Luego, en el parque central, cerca del puente, se encontraban sentadas en una banca, el grupo de amigas de Máryuri, luciendo una indumentaria delatora de su profesión. A las diez llegaron al lugar clientes hospedados en hoteles cercanos, entre ellos ejecutivos, diplomáticos, narcotraficantes, y uno que otro asalariado. Tony, el recepcionista del hotel más famoso de la ciudad, promocionaba los servicios de las chicas a cambio de un porcentaje de sus ganancias. Cada una de las muchachas encontró un cliente con quien abandonó el lugar. Únicamente Máryuri se quedó con Tony en el parque. Repentinamente, ella sintió que un agua tibia bajaba por su piernas, al verse vio correr un agua rojiza, y pidió ayuda a Tony. Este, al ver la gravedad de ella, buscó un taxi y le pidió al conductor que la trasladara al hospital.
Sin haber asistido jamás a un control de embarazo, ella llegó al hospital Mario Catarino Rivas a la una de la madrugada, con seis grados de dilatación. Al no haber camas ni médicos disponibles, se tendió en la acera frontal del centro hospitalario con intensos dolores que ensanchaban sus músculos vaginales, expulsando el líquido amniótico como una tubería a presión. A los treinta minutos parió a su hijo sin asistencia médica. Debido a su estado de desnutrición, la nueva madre sucumbió ante una profusa hemorragia, que, primero la dejó sin conocimiento, y que luego le cobró la vida, dejando al vástago a la intemperie de la fría noche. Afortunadamente, "la chiqui" era un trabajo menos para los médicos; aunque no para las barrenderas de la calle. Las aseadoras municipales concluían su faena por la tarde, sin imaginar lo que encontrarían al día siguiente...

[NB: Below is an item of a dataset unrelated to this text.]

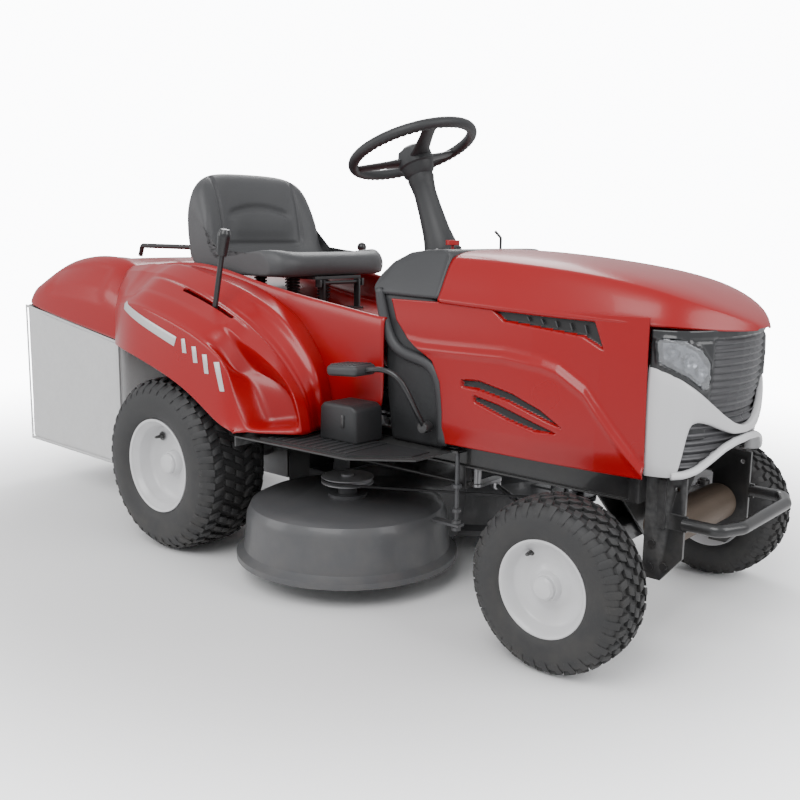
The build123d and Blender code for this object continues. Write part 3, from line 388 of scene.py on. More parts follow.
def piece(name, bm, look, body, stands=(), angle=38, wall=0, bevel=0, levels=0, tidyNormals=False,
          weld=0.00002):
    bmesh.ops.remove_doubles(bm, verts=bm.verts, dist=weld)
    if tidyNormals:
        bmesh.ops.recalc_face_normals(bm, faces=bm.faces)
    mesh = bpy.data.meshes.new(name)
    bm.to_mesh(mesh)
    bm.free()
    for extra in ("u", "v"):
        if extra in mesh.attributes:
            mesh.attributes.remove(mesh.attributes[extra])
    mesh.polygons.foreach_set("use_smooth", [True] * len(mesh.polygons))
    mesh.set_sharp_from_angle(angle=math.radians(angle))
    for each in (look if isinstance(look, (list, tuple)) else [look]):
        mesh.materials.append(looks[each])
    thing = bpy.data.objects.new(name, mesh)
    bpy.context.scene.collection.objects.link(thing)
    if wall:
        shell = thing.modifiers.new("wall", "SOLIDIFY")
        shell.thickness = wall * mm
        shell.offset = -1
    if bevel:
        edge = thing.modifiers.new("softEdge", "BEVEL")
        edge.width = bevel * mm
        edge.segments = 2
        edge.limit_method = "ANGLE"
        edge.angle_limit = math.radians(angle)
    if levels:
        smooth = thing.modifiers.new("smooth", "SUBSURF")
        smooth.levels = smooth.render_levels = levels
    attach(thing, body)
    if stands:
        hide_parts(*stands)
    return thing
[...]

Cerca del lugar, aparecieron unos ojos rojos penetrando la oscuridad y moviéndose sigilosos entre las sombras. Era el roth weiler que merodeaba las afueras del centro hospitalario, casi desierto a esa hora de la madrugada. En ese momento, los altos decibeles del desesperado llanto infantil hirieron al hambriento animal. Los quejidos perturbaron e irritaron al violento mastín, que en dos saltos se posicionó justo frente al recién nacido... De esta manera, el perro le devolvió el silencio y la quietud a la ciudad y a sus habitantes, que dormían pacíficamente, inmersos en la tranquilidad de sus sueños.